The Missing Link, Decolonisation Education by Mrs. Smiling Stone [Le lien manquant, éducation à la décolonisation par Mme Smiling Stone] (Cassel, 2017 et Musée Middelheim 2017-21) est une installation avec des bancs d’école et de grandes toiles sur lesquelles il était possible de voir le résultat de l’atelier avec les étudiants. La pierre souriante dont s’est inspiré le titre était le squelette qui est apparu devant Gbaguidi et qui lui a dit : « Tu sais, même si tu peux voyager jusqu’à la lune, si l’idéologie raciale n’évolue pas, le monde portera toujours les mêmes vêtements et sera caractérisé par la torture. » L’image de la pierre souriante lui est venue après avoir fait des recherches dans les archives sur l’Apartheid et après avoir visité le monument de commémoration à Soweto en Afrique du Sud.
Gbaguidi a ensuite créé un projet éducatif, qui est actuellement en « work in progress », dont l’objectif est d’utiliser l’art pour décoloniser l’enseignement, purifier les archétypes binaires et les idées préconçues et s’affranchir des constructions nocives du passé. Pour ce projet, elle fait également appel à du matériel issu des archives, comme Le Code Noir, quelques poupées et caricatures du Deutsches Museum de Munich, le contrat de libération dans les inscriptions des anciens esclaves dans le temple d’Apollon à Delphes (Grèce), des photos de Peter Magubane de la rébellion des écoliers à Soweto en 1976 et quelques restes de céramique de la Seconde Guerre mondiale.
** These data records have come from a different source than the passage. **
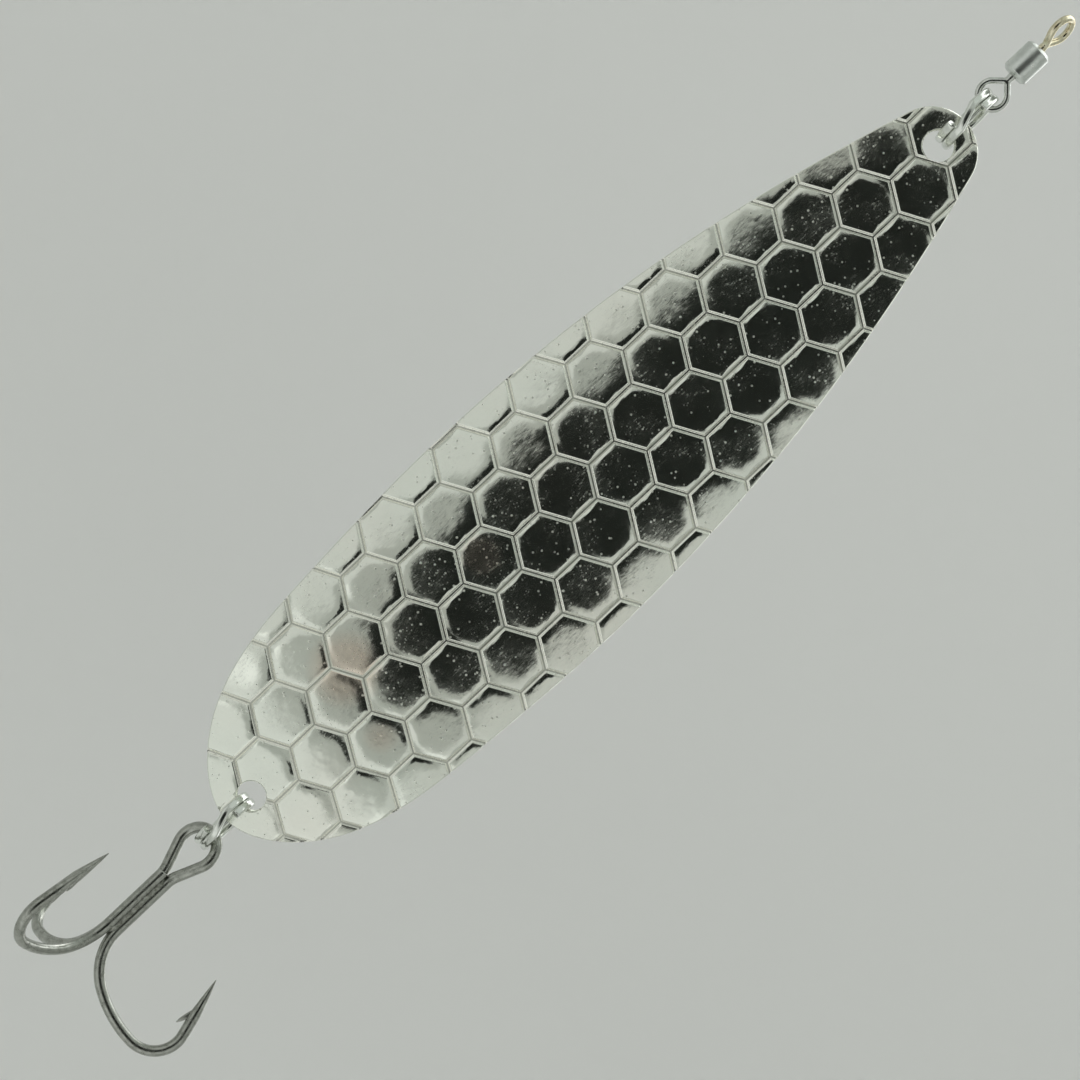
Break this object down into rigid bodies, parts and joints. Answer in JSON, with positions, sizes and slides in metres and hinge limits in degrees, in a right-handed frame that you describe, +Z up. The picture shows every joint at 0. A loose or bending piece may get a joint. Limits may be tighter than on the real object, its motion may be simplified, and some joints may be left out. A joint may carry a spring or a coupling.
{
  "type": "spoon lure",
  "caption": "Casting spoon: a cupped metal blade embossed with hexagons, a rolling swivel at its nose and a brazed treble hook at its tail, both on split rings.",
  "frame": {"origin": "centre of the line eye's opening, where the line or snap holds the lure", "axes": "+Z up along the hanging lure towards the line, +X across the blade, -Y out of the blade's crowned, patterned face"},
  "size_m": [0.0364, 0.0326, 0.1913],
  "materials": {
    "warm_wire": "nickel wash over brass wire, worn warm",
    "plated_sleeve": "bright nickel, turned",
    "plated_wire": "nickel-plated wire",
    "ring_steel": "polished flattened wire",
    "plated_blade": "mirror nickel plate over brass, fine hammer specks",
    "hook_steel": "tinned steel wire, slightly dull",
    "braze": "rough brazing metal, darkened"
  },
  "bodies": {
    "line_loop": {"line_eye": "warm_wire"},
    "barrel": {"swivel_barrel": "plated_sleeve"},
    "lure_loop": {"lure_eye": "plated_wire"},
    "nose_ring": {"nose_split_ring": "ring_steel"},
    "blade": {"spoon_blade": "plated_blade"},
    "tail_ring": {"tail_split_ring": "ring_steel"},
    "treble": {"double_hook": "hook_steel", "single_hook": "hook_steel", "braze_joint": "braze"}
  },
  "joints": [
    {"name": "barrel_spin", "type": "hinge", "parent": "line_loop", "child": "barrel", "pos_m": [0, 0, -0.00383], "axis": [0, 0, 1], "continuous": true},
    {"name": "loop_spin", "type": "hinge", "parent": "barrel", "child": "lure_loop", "pos_m": [0, 0, -0.00903], "axis": [0, 0, 1], "continuous": true},
    {"name": "nose_ring_swing", "type": "hinge", "parent": "lure_loop", "child": "nose_ring", "pos_m": [0, 0, -0.01486], "axis": [0.9976, -0.0698, 0], "range_deg": [-55, 55]},
    {"name": "blade_swing", "type": "hinge", "parent": "nose_ring", "child": "blade", "pos_m": [0, 0, -0.02308], "axis": [0, -0.9966, 0.0828], "range_deg": [-100, 100]},
    {"name": "tail_ring_swing", "type": "hinge", "parent": "blade", "child": "tail_ring", "pos_m": [0, 0.00584, -0.15556], "axis": [0.9976, -0.0698, 0], "range_deg": [-55, 70]},
    {"name": "treble_swing", "type": "hinge", "parent": "tail_ring", "child": "treble", "pos_m": [0, 0.00584, -0.16316], "axis": [0.5, 0.866, 0], "range_deg": [-70, 70]}
  ]
}
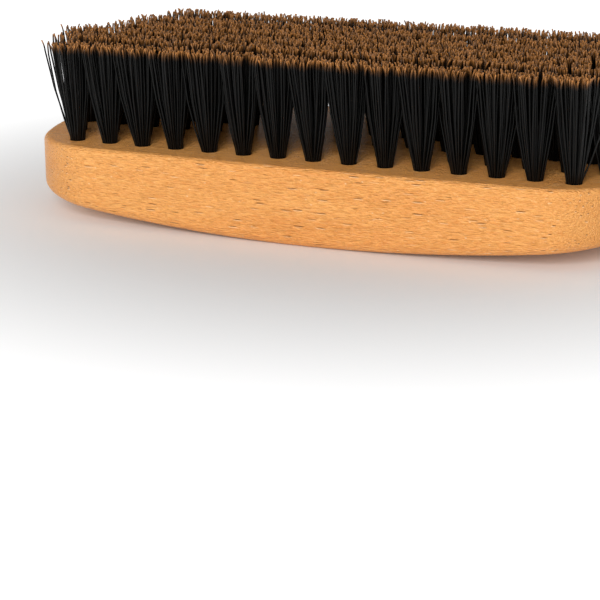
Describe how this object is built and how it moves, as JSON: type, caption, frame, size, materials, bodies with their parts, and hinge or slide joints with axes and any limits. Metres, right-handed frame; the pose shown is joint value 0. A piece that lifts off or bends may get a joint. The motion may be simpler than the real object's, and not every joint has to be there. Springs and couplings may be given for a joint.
{
  "type": "beard brush",
  "caption": "Oval palm brush for beards: solid wooden block with an arched back and straight rows of flared bristle tufts set in drilled holes.",
  "frame": {"origin": "middle of the footprint, at the lowest point of the arched back", "axes": "+X along the brush, +Y across it, +Z out of the tuft face, bristles up"},
  "size_m": [0.1188, 0.0556, 0.033],
  "materials": {
    "beech": "oiled satin beech with fine dark flecks",
    "bristle": "black natural bristle with brown tips",
    "anchor_wire": "drawn flat wire, dull"
  },
  "bodies": {
    "root": {"handle_block": "beech", "tufts_row_1_left": "bristle", "tufts_row_1_middle": "bristle", "tufts_row_1_right": "bristle", "anchors_row_1_left": "anchor_wire", "anchors_row_1_middle": "anchor_wire", "anchors_row_1_right": "anchor_wire", "tufts_row_2_left": "bristle", "tufts_row_2_middle": "bristle", "tufts_row_2_right": "bristle", "anchors_row_2_left": "anchor_wire", "anchors_row_2_middle": "anchor_wire", "anchors_row_2_right": "anchor_wire", "tufts_row_3_left": "bristle", "tufts_row_3_middle": "bristle", "tufts_row_3_right": "bristle", "anchors_row_3_left": "anchor_wire", "anchors_row_3_middle": "anchor_wire", "anchors_row_3_right": "anchor_wire", "tufts_row_4_left": "bristle", "tufts_row_4_middle": "bristle", "tufts_row_4_right": "bristle", "anchors_row_4_left": "anchor_wire", "anchors_row_4_middle": "anchor_wire", "anchors_row_4_right": "anchor_wire", "tufts_row_5_left": "bristle", "tufts_row_5_middle": "bristle", "tufts_row_5_right": "bristle", "anchors_row_5_left": "anchor_wire", "anchors_row_5_middle": "anchor_wire", "anchors_row_5_right": "anchor_wire", "tufts_row_6_left": "bristle", "tufts_row_6_middle": "bristle", "tufts_row_6_right": "bristle", "anchors_row_6_left": "anchor_wire", "anchors_row_6_middle": "anchor_wire", "anchors_row_6_right": "anchor_wire"}
  },
  "joints": []
}
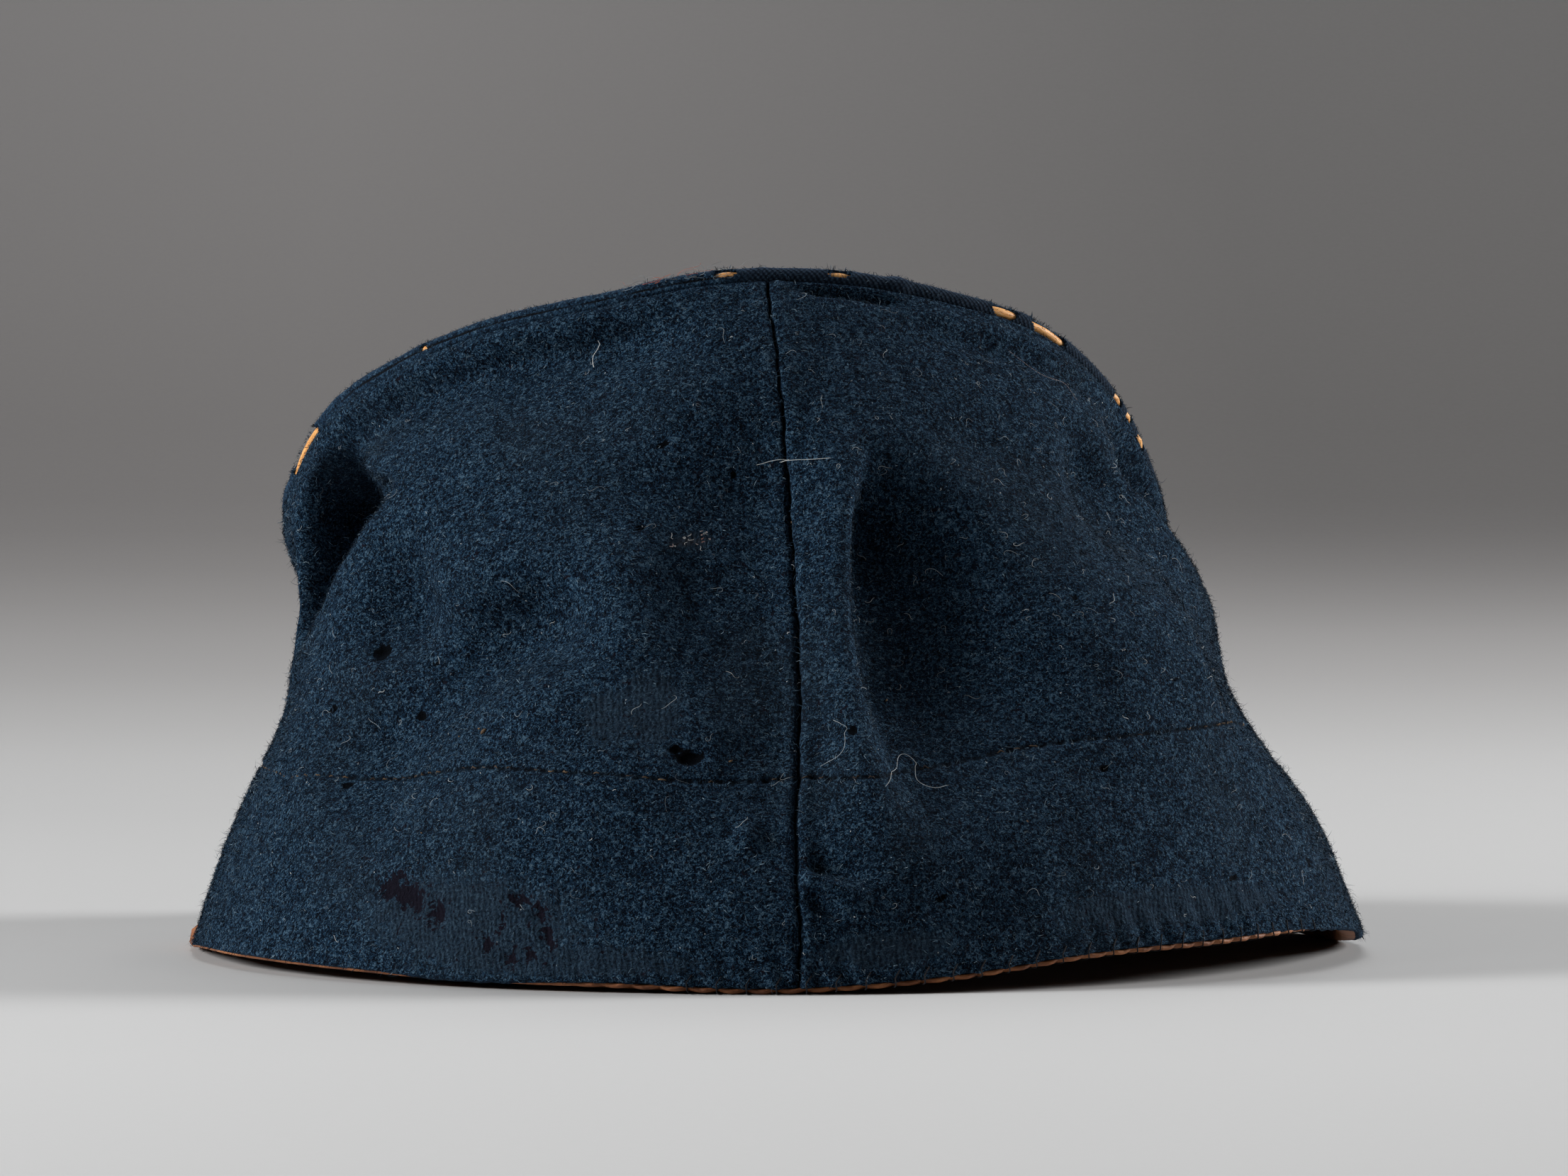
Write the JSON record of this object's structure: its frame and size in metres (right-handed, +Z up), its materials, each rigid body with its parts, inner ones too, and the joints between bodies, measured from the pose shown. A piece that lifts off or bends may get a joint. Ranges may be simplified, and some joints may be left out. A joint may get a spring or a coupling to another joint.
{
  "type": "forage cap",
  "caption": "Soft round-crowned wool forage cap with a piped crown edge, leather sweatband and short leather peak, slumped forward as it rests.",
  "frame": {"origin": "on the ground under the middle of the cap's box", "axes": "+Z up from the rim to the crown, -Y towards the peak, +X towards the wearer's left"},
  "size_m": [0.1754, 0.2394, 0.1007],
  "materials": {
    "wool_cloth": "napped, worn indigo wool cloth",
    "welt_cloth": "dark twilled wool strip",
    "cane": "bare split cane",
    "tan_leather": "dry tan leather, cut edge showing",
    "black_leather": "dull black leather"
  },
  "bodies": {
    "root": {"body": "wool_cloth", "crown_tip": "wool_cloth", "welt_cover": "welt_cloth", "welt_reed": "cane", "sweatband": "tan_leather", "peak": "black_leather"}
  },
  "joints": []
}
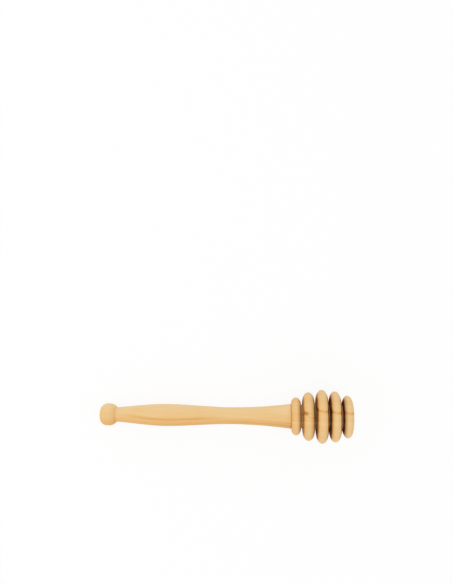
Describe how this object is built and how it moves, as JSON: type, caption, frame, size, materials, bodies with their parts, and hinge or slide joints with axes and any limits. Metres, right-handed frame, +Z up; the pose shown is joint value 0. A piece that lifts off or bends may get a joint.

Les œuvres d’art des écoliers ont été reprises dans l’exposition et l’installation.
L’enseignement est le lieu par excellence pour affranchir la société des notions temporaires qui ont été apprises. Ils proposent une nouvelle conception du monde, une réalité où les hommes se traitent mutuellement de manière plus éthique et durable. L’expérience avec ces anciens mécanismes dans le contexte de l’enseignement peut permettre d’avancer dans le présent.